The other families/friends have more quirks than this real life Simpsons, which almost guarantees that nobody will like all of them. The most obvious favorites are the older couple (my dad calls them a pair of "alcys") who own a bed and breakfast and spend most of the time boozed up. They're commentaries are usually funny stuff. Then there's the actual "old couple" of the show (my grandad described the man as "sex mad") who's interactions between each other are pretty funny. There's a gay couple who don't fall into any stereotypes, there's two old guys who's blank seriousness feels completely out of place with the others, there's the two average-joe heterosexual middle-agers, there's the two black brothers and their father. There's loads of them altogether, and I guess the biggest compliment I could give to all of them is they can't be summed up with generalizations.

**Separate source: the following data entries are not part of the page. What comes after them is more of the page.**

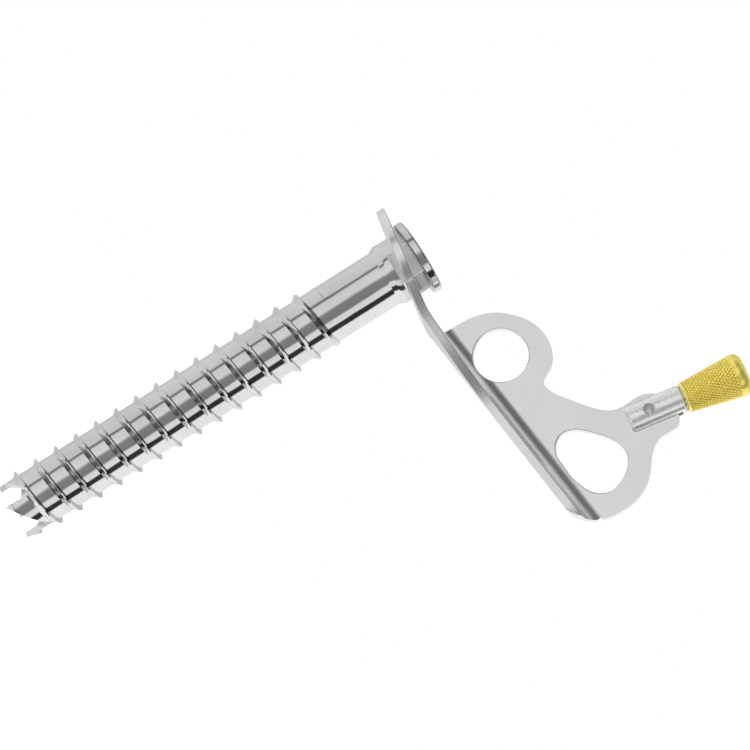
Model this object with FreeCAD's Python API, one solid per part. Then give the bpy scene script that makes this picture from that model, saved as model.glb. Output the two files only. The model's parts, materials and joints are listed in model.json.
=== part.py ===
import FreeCAD, Part
import math
import os

# Ice screw: a toothed, threaded tube that carries a loose bent hanger and a flip-out crank knob.
# Row frame, mm: +Z runs along the tube from its teeth to its head, +X along the hanger's arm,
# origin on the tube's axis at the top of the shoulder that the hanger rests on.

# Tube
TUBE_R = 7.95
BORE_R = 6.4
TIP_Z = -121.2
TOOTH_COUNT = 4
TOOTH_DEPTH = 8.0
RELIEF_DEG = 89.0
TOOTH_FIRST_DEG = -86.0
SHOULDER_R = 8.9
SHOULDER_START_Z = -2.6
HEX_AF = 15.4
HEX_LEN = 6.5
HEX_TURN_DEG = 16.0
SPIGOT_R = 7.3

# Thread
PITCH = 6.35
THREAD_R = 9.3
THREAD_START_Z = -119.6
THREAD_FULL_Z = -26.0
THREAD_END_Z = -19.5
CREST_DEG = 198.0
CREST_Z = -114.9

# Flange
FLANGE_R = 10.7
FLANGE_T = 2.5

# Hanger
PLATE_T = 2.3
EDGE_R = 0.3
RING_R = 16.3
HOLE_AF = 16.6
RING_Z = HEX_LEN / 2
RING_LEAN_DEG = 10.0
ARM_RISE_DEG = 4.2
FOLD_X = 17.2
FOLD_R = 15.0
BEND_R = 4.3
CHEEK_Y = 12.0
ARM_END_X = 86.0
CLIP_HOLE_R = 7.6
CLIP_HOLE_X = 32.8
CLIP_HOLE_Z = 12.7

# Crank knob
PIN_X = 68.3
PIN_Z = 37.1
PIN_R = 1.6
KNOB_LEAN_DEG = 10.0
STEM_R = 4.0
STEM_TAIL = 6.0
SLOT_GAP = 2.9
SLOT_DEPTH = 8.2
NECK_R = 3.0
KNOB_START = 10.0
KNOB_LEN = 17.7
KNOB_IN_R = 4.25
KNOB_OUT_R = 6.0
SPRING_WIRE_R = 0.3
SPRING_R = 1.25
PRESS_TRAVEL = 0.5
POCKET_TOP = 22.2
STEM_TOP = 25.6

X_AXIS = FreeCAD.Vector(1, 0, 0)
Y_AXIS = FreeCAD.Vector(0, 1, 0)
Z_AXIS = FreeCAD.Vector(0, 0, 1)
ORIGIN = FreeCAD.Vector(0, 0, 0)


def vec(x, y, z):
    return FreeCAD.Vector(x, y, z)


def cylinder(r, low, high):
    return Part.makeCylinder(r, high - low, vec(0, 0, low), Z_AXIS)


def cone(r_low, r_high, low, high):
    return Part.makeCone(r_low, r_high, high - low, vec(0, 0, low), Z_AXIS)


def revolve(points):
    face = Part.Face(Part.makePolygon([vec(r, 0, z) for r, z in points + points[:1]]))
    return face.revolve(ORIGIN, Z_AXIS, 360)


def smooth_face(points, plane):
    """A face whose edge is one closed smooth curve through the given points."""
    curve = Part.BSplineCurve()
    curve.interpolate([plane(a, b) for a, b in points], PeriodicFlag=True)
    return Part.Face(Part.Wire([curve.toShape()]))


def on_xy(x, y):
    return vec(x, y, -20)


def on_xz(x, z):
    return vec(x, CHEEK_Y - PLATE_T / 2, z)


def hexagon(across_flats, low, high, turn_deg):
    corner = across_flats / math.sqrt(3)
    angles = [math.radians(turn_deg + 60 * i) for i in range(7)]
    wire = Part.makePolygon([vec(corner * math.cos(a), corner * math.sin(a), low) for a in angles])
    return Part.Face(wire).extrude(vec(0, 0, high - low))


def tooth_relief(start_deg):
    """The space below one tooth's back, which climbs from the tooth's tip to the next gullet."""
    turns = RELIEF_DEG / 360
    spine = Part.makeHelix(TOOTH_DEPTH / turns, TOOTH_DEPTH, TUBE_R)
    corners = [(3, 0), (13, 0), (13, -12), (3, -12), (3, 0)]
    section = Part.makePolygon([vec(r, 0, z) for r, z in corners])
    cutter = Part.Wire(spine).makePipeShell([section], True, True)
    cutter.rotate(ORIGIN, Z_AXIS, start_deg)
    cutter.translate(vec(0, 0, TIP_Z))
    return cutter


def thread():
    """One buttress ridge: a long flank towards the teeth, a thin land, a steep flank towards the head."""
    first_turn = math.floor((THREAD_START_Z - CREST_Z) / PITCH) - 1
    height = PITCH * (math.ceil((THREAD_END_Z - CREST_Z) / PITCH) - first_turn)
    spine = Part.makeHelix(PITCH, height, TUBE_R)
    inner = TUBE_R - 0.4
    profile = [(inner, -1.95), (THREAD_R, -0.16), (THREAD_R, 0.16), (inner, 0.62)]
    section = Part.makePolygon([vec(r, 0, z) for r, z in profile + profile[:1]])
    ridge = Part.Wire(spine).makePipeShell([section], True, True)
    ridge.rotate(ORIGIN, Z_AXIS, CREST_DEG)
    ridge.translate(vec(0, 0, CREST_Z + first_turn * PITCH))
    envelope = revolve([
        (TUBE_R - 1.0, TIP_Z - 0.01), (TUBE_R - 0.1, TIP_Z - 0.01), (THREAD_R - 0.1, TIP_Z + 5.5),
        (THREAD_R + 1, TIP_Z + 5.6), (THREAD_R + 1, THREAD_FULL_Z), (THREAD_R - 0.1, THREAD_FULL_Z),
        (TUBE_R - 0.1, THREAD_END_Z), (TUBE_R - 1.0, THREAD_END_Z)])
    return ridge.common(envelope)


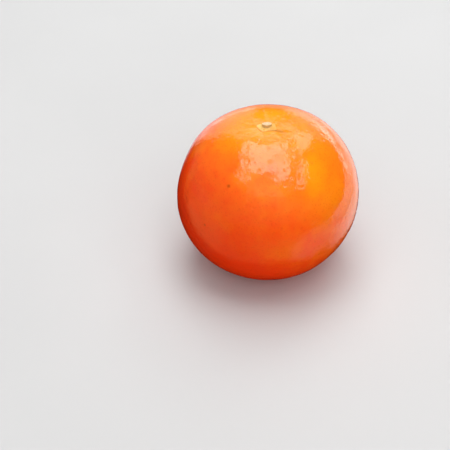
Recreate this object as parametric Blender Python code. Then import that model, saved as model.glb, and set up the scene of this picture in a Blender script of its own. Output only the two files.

Looking back I had more fun with the show than any other non-fiction of 2013. If you are going to criticize the back staging of the show, of which some things have to be artificially staged to make the show's creation possible, then your criticizing the whole fly-on-the-wall genre, which means your complaining to a brick wall of a genre that's already survived any criticism. The fun and occasional insights created are worth any small cases of forced reality. I know complainers would rather have Channel 4 pick addresses out of a hat at random and then sneak into the chosen houses at night where they can install hidden cameras into the living rooms and broadcast these people's TV watching activity for our entertainment, and all on a clean conscience knowing they're broadcasting hasn't lowered itself to the cheap artificiality of other channels. Those few won't enjoy Gogglebox, but for me it made for some great TV.